Medication mistakes injure well over 1.5 million Americans every year, and at least a quarter of the errors are preventable, according to the Institute of Medicine. The institute offers the following consumer tips for avoiding medication errors:

  • Maintain a list of prescription and nonprescription drugs, vitamins and other dietary supplements you use. Take that list with you whenever you visit a health care provider.
  • Ask your doctor to write down the drug's name, dose and how to take it. At the pharmacy, make sure those instructions match what's on the bottle you're given.
  • You can ask both the doctor and pharmacist about side effects and how to use the drug.
  • Pharmacies often maintain computer records that can flag drugs that will interact dangerously, if you fill all your prescriptions at the same chain.
  • Information leaflets usually come with prescription drugs, but ask the pharmacist for one if you don't receive it.

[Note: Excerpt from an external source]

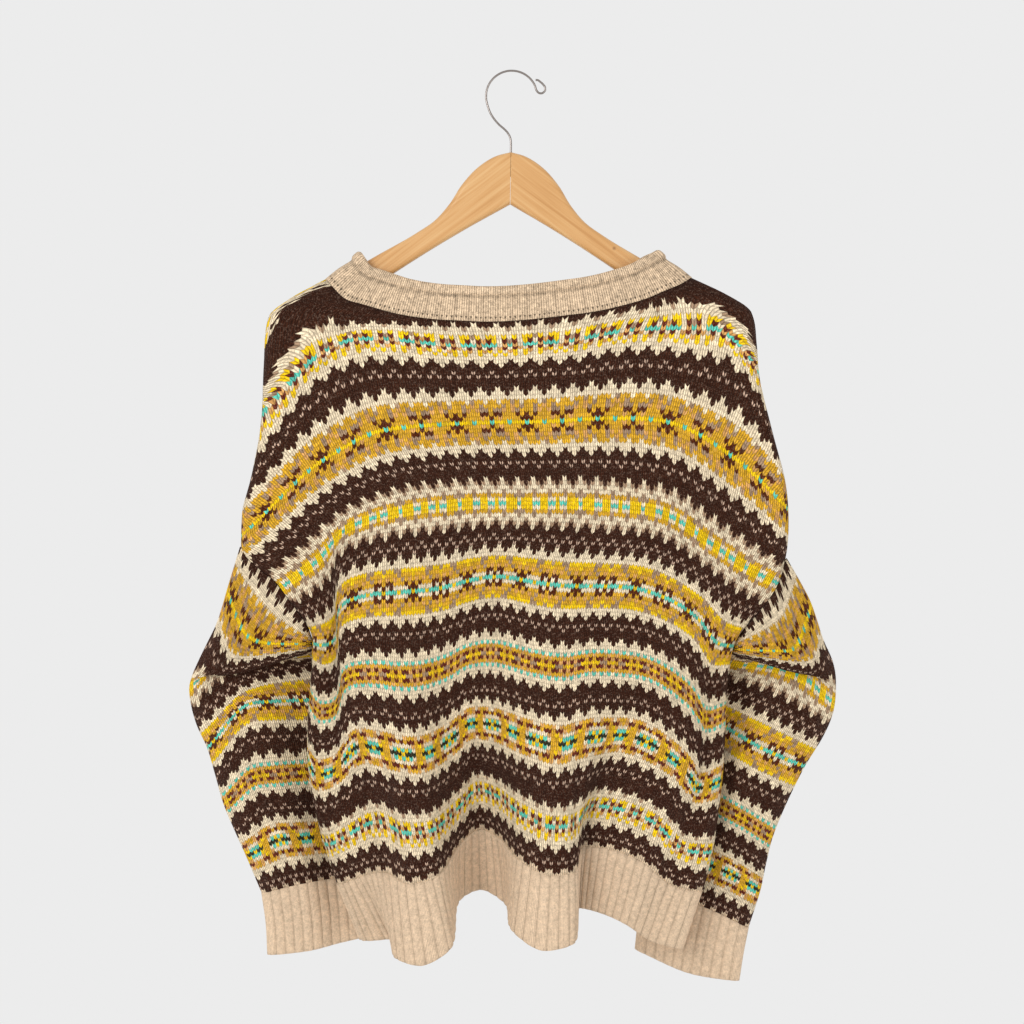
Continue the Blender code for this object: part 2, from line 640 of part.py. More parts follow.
def main():
    """Builds the jumper and its hanger."""
    for item in list(bpy.data.objects):
        bpy.data.objects.remove(item)
    pieces = new_collection("fair isle jumper")
    cutters = {"bore": build_bore(new_collection("cutters"))}
    materials = {name: new_material(name) for name in COLOURS}

    body = Body()
    back, front = panel_grid(False, body), panel_grid(True, body)
    sleeves = [Sleeve("left", LEFT_SLEEVE, back, front), Sleeve("right", RIGHT_SLEEVE, back, front)]
    build_panel("back_panel", back, materials["knit"], pieces)
    build_panel("front_panel", front, materials["knit"], pieces)
    build_hem("back_hem_rib", False, body, back, materials["rib"], pieces)
    build_hem("front_hem_rib", True, body, front, materials["rib"], pieces)
    for sleeve in sleeves:
        build_sleeve(sleeve, materials["knit"], pieces)
        build_cuff(sleeve, materials["rib"], pieces)
    build_collar(back, front, materials["rib"], pieces)
    for side in ("left", "right"):
        build_arm(side, body, materials["wood"], pieces, cutters)
    build_hook(materials["wire"], pieces)


main()
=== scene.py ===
"""A fair isle jumper on a wooden hanger: stranded knitting, rib bands, light wood and a wire hook.

Everything is in the frame's metres and axes. The cloth lies on the same courses and folds as the solids
that it stands for, drawn stitch by stitch. Lengths below are in millimetres unless a name says otherwise. A
course is a height down the knitting, a wale is one column of stitches, and each stitch has two legs.
"""

from __future__ import annotations

import logging
import math
from dataclasses import dataclass, field
from enum import Enum
from functools import partial
from typing import Callable, NamedTuple

import bmesh
import bpy
import numpy as np
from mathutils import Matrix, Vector
from numpy.typing import ArrayLike

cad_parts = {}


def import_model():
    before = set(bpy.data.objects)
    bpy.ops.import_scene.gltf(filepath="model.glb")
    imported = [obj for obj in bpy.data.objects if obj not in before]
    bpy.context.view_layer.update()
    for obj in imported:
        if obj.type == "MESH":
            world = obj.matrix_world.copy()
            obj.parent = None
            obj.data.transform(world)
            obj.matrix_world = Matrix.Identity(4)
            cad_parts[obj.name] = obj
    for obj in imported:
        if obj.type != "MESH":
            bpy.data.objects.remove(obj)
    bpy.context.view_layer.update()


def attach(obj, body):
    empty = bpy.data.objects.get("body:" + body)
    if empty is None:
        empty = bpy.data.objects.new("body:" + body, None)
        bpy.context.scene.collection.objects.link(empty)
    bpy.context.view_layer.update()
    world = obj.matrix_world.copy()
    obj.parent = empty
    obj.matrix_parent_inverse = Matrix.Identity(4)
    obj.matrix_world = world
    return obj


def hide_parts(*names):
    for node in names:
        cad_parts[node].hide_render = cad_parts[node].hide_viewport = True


LOG = logging.getLogger("jumper")
MM, CM = 0.001, 0.01
Array = np.ndarray
Colour = tuple[float, float, float, float]
Pair, Triple = tuple[float, float], tuple[float, float, float]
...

  • If your pills look different when they're refilled, don't assume the maker changed the size or color — ask the pharmacist why. You could have been given the wrong drug or dose.
  • At the hospital, ask the doctor and nurse what drugs you're being given, why and what effects to expect.
  • Before surgery, ask if there are any medicines you should avoid or stop taking beforehand.
  • Prior to hospital discharge, ask for a list of medications you should be taking at home and how to take them.
  • In the hospital, you have the right to have a relative or other surrogate present whenever you receive medication and cannot monitor that process yourself.